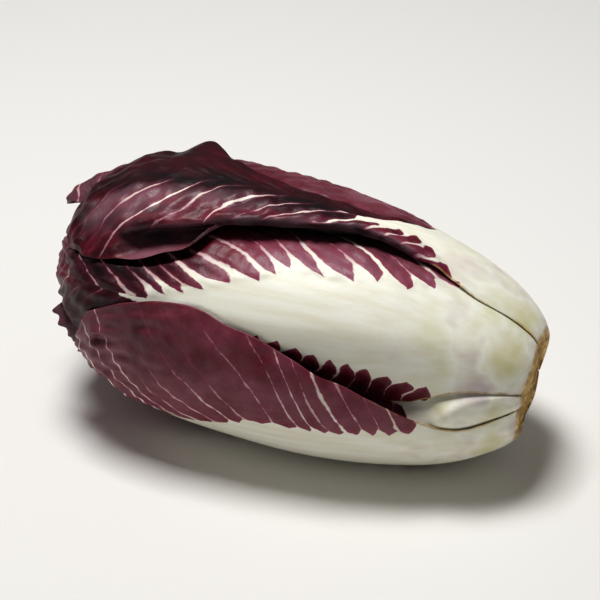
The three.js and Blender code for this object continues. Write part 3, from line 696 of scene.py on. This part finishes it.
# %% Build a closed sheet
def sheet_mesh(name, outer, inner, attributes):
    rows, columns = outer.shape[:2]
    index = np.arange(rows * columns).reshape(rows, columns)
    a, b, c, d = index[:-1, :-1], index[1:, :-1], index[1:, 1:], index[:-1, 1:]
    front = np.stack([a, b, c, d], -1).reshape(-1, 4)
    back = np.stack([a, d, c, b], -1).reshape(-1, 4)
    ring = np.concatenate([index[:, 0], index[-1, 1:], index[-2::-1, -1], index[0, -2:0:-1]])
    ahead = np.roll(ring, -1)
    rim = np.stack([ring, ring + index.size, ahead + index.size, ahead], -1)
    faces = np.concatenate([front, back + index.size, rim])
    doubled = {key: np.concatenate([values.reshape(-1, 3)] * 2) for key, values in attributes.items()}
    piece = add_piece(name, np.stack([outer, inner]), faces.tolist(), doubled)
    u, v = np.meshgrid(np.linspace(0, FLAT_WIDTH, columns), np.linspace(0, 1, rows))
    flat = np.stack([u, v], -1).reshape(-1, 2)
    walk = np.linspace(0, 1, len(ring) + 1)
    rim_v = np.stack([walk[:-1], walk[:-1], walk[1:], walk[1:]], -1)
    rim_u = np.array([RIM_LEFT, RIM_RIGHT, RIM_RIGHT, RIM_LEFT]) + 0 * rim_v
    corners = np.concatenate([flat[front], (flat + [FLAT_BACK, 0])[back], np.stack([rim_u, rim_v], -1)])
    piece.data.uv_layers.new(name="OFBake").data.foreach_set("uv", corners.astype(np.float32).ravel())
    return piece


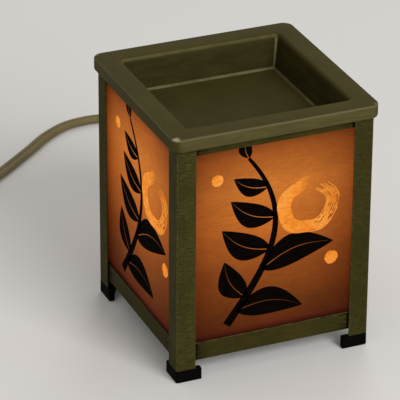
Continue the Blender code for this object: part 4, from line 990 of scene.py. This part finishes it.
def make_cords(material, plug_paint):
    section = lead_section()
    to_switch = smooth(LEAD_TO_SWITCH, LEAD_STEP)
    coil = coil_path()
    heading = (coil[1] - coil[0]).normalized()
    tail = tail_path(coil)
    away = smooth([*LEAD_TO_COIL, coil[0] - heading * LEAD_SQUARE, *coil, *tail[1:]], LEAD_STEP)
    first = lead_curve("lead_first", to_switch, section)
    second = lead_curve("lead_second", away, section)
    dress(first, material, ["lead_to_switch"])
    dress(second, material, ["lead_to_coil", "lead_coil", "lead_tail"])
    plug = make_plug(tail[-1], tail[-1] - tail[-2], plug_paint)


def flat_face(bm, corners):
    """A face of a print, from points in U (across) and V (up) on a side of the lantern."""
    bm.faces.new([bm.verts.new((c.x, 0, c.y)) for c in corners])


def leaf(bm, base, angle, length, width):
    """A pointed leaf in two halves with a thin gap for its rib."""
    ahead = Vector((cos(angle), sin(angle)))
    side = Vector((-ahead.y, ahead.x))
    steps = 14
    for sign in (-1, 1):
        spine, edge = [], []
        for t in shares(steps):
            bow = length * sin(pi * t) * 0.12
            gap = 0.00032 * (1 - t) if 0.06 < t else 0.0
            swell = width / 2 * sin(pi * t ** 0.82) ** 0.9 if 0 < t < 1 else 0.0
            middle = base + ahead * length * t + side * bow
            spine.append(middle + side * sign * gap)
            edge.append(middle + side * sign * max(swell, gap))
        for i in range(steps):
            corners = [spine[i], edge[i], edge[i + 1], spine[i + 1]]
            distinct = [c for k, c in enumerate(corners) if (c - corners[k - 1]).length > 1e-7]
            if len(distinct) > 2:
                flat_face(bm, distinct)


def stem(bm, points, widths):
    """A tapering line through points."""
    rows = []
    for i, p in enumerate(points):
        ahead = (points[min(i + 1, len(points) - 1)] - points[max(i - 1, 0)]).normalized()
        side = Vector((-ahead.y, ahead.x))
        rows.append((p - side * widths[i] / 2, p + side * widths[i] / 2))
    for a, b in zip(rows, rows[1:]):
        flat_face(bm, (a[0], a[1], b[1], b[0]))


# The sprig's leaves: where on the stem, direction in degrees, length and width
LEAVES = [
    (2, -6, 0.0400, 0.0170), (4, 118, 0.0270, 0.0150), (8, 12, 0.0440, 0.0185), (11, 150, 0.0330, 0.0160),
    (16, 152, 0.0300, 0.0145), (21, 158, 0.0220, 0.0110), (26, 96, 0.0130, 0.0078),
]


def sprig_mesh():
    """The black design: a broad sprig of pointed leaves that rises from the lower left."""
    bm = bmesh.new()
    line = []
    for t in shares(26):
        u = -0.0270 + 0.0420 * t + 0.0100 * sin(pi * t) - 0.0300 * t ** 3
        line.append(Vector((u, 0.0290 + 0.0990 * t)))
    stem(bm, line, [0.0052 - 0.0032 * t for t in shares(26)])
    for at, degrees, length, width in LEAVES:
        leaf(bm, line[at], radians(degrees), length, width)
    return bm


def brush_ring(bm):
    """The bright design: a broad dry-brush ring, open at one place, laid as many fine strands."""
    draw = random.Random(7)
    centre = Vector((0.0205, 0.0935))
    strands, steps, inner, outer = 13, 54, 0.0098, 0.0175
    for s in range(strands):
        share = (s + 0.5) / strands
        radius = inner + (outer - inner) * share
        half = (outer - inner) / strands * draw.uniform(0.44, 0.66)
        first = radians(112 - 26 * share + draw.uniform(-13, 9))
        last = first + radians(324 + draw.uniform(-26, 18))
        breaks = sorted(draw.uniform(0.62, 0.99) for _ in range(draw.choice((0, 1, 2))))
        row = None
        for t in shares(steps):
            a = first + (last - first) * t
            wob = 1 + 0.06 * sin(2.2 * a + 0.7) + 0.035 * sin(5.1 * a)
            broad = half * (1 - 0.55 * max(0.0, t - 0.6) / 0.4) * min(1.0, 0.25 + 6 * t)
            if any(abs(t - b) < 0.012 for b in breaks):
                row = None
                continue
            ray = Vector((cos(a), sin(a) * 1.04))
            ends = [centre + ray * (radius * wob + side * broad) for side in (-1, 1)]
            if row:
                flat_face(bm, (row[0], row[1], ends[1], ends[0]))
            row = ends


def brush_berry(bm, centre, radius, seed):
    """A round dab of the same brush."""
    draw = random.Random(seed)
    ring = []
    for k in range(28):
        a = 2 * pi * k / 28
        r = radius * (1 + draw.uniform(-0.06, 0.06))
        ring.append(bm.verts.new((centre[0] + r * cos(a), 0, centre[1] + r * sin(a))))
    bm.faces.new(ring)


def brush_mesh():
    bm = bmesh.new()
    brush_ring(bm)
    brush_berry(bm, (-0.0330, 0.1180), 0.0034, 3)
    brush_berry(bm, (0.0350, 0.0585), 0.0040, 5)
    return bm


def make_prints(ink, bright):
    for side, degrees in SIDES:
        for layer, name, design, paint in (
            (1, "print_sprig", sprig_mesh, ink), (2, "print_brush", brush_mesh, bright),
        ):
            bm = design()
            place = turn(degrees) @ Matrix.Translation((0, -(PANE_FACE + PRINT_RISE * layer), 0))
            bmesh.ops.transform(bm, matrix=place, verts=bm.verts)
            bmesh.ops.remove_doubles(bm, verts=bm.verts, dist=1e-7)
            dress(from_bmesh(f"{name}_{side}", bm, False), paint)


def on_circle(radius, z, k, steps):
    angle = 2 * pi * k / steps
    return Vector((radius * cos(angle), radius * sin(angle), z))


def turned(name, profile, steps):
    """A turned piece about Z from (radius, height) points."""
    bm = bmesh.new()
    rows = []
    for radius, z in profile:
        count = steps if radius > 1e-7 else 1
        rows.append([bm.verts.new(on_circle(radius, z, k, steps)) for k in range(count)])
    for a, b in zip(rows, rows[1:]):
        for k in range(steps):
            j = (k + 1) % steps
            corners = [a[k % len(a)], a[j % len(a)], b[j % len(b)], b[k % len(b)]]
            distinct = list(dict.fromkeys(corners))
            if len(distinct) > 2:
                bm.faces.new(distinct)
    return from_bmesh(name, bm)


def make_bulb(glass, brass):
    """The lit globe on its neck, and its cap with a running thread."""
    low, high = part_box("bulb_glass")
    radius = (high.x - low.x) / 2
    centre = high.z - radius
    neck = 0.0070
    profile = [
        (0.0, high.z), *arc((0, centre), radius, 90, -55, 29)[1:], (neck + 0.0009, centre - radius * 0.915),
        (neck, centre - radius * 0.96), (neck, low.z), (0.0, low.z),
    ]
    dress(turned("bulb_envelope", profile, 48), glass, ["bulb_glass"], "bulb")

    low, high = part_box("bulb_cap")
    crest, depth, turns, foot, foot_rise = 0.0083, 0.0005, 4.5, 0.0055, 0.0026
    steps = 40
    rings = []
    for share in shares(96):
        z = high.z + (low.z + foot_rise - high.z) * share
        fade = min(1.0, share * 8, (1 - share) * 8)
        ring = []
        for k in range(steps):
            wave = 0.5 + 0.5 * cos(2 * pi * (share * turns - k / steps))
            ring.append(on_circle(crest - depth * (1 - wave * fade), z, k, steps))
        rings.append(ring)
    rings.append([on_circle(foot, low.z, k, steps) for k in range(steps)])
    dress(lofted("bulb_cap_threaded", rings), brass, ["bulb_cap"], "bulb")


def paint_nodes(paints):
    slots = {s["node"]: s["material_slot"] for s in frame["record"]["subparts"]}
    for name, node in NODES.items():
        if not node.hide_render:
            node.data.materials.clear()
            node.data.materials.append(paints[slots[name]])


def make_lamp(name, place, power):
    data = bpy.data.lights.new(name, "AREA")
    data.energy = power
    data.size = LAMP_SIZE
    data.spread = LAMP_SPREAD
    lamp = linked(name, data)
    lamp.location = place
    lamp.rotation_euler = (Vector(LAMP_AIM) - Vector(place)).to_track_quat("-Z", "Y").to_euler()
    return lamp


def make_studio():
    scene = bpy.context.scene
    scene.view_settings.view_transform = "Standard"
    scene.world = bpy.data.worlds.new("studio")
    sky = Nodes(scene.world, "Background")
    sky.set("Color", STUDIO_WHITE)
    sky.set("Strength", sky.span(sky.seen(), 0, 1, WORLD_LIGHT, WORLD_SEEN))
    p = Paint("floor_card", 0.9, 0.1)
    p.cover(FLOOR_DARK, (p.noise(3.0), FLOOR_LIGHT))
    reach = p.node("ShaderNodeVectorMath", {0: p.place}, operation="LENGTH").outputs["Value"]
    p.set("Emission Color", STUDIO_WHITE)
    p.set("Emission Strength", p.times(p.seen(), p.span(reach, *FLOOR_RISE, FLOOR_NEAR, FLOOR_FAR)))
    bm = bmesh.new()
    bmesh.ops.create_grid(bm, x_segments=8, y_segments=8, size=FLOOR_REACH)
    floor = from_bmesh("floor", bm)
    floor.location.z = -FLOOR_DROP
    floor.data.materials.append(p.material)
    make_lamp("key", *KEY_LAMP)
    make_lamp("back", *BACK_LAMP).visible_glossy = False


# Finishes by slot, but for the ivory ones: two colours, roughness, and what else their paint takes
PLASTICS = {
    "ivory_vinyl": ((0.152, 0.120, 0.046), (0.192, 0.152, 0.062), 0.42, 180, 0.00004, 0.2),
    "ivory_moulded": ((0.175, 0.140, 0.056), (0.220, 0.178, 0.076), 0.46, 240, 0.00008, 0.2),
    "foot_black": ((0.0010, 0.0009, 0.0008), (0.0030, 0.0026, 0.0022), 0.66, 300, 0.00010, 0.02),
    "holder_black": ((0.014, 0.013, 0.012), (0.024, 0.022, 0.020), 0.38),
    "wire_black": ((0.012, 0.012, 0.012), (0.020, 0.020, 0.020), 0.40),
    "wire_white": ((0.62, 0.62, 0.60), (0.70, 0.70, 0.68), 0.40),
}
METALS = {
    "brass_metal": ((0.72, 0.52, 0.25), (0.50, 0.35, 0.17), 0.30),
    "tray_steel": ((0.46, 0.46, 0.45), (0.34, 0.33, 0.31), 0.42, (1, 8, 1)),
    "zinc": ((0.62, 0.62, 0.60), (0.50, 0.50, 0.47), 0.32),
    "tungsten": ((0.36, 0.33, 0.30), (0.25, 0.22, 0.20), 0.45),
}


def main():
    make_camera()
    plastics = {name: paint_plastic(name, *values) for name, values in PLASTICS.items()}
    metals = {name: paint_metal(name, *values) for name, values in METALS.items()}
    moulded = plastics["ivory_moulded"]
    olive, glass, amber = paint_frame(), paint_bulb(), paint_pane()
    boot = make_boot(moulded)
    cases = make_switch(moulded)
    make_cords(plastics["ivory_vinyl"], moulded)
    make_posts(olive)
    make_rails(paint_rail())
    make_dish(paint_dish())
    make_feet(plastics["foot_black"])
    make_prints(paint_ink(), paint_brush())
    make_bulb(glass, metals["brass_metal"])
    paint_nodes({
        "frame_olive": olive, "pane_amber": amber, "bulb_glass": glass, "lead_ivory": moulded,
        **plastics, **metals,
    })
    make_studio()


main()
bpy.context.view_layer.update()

▸ JOB: Exactly and only the lines from the line that contains "Continue the Blender" through the line that contains "bm.faces.new([bm.verts.new((c.x, 0, c.y))" are to be repeated as they stand.

▸ ANSWER FOR THE TASK:
Continue the Blender code for this object: part 4, from line 990 of scene.py. This part finishes it.
def make_cords(material, plug_paint):
    section = lead_section()
    to_switch = smooth(LEAD_TO_SWITCH, LEAD_STEP)
    coil = coil_path()
    heading = (coil[1] - coil[0]).normalized()
    tail = tail_path(coil)
    away = smooth([*LEAD_TO_COIL, coil[0] - heading * LEAD_SQUARE, *coil, *tail[1:]], LEAD_STEP)
    first = lead_curve("lead_first", to_switch, section)
    second = lead_curve("lead_second", away, section)
    dress(first, material, ["lead_to_switch"])
    dress(second, material, ["lead_to_coil", "lead_coil", "lead_tail"])
    plug = make_plug(tail[-1], tail[-1] - tail[-2], plug_paint)


def flat_face(bm, corners):
    """A face of a print, from points in U (across) and V (up) on a side of the lantern."""
    bm.faces.new([bm.verts.new((c.x, 0, c.y)) for c in corners])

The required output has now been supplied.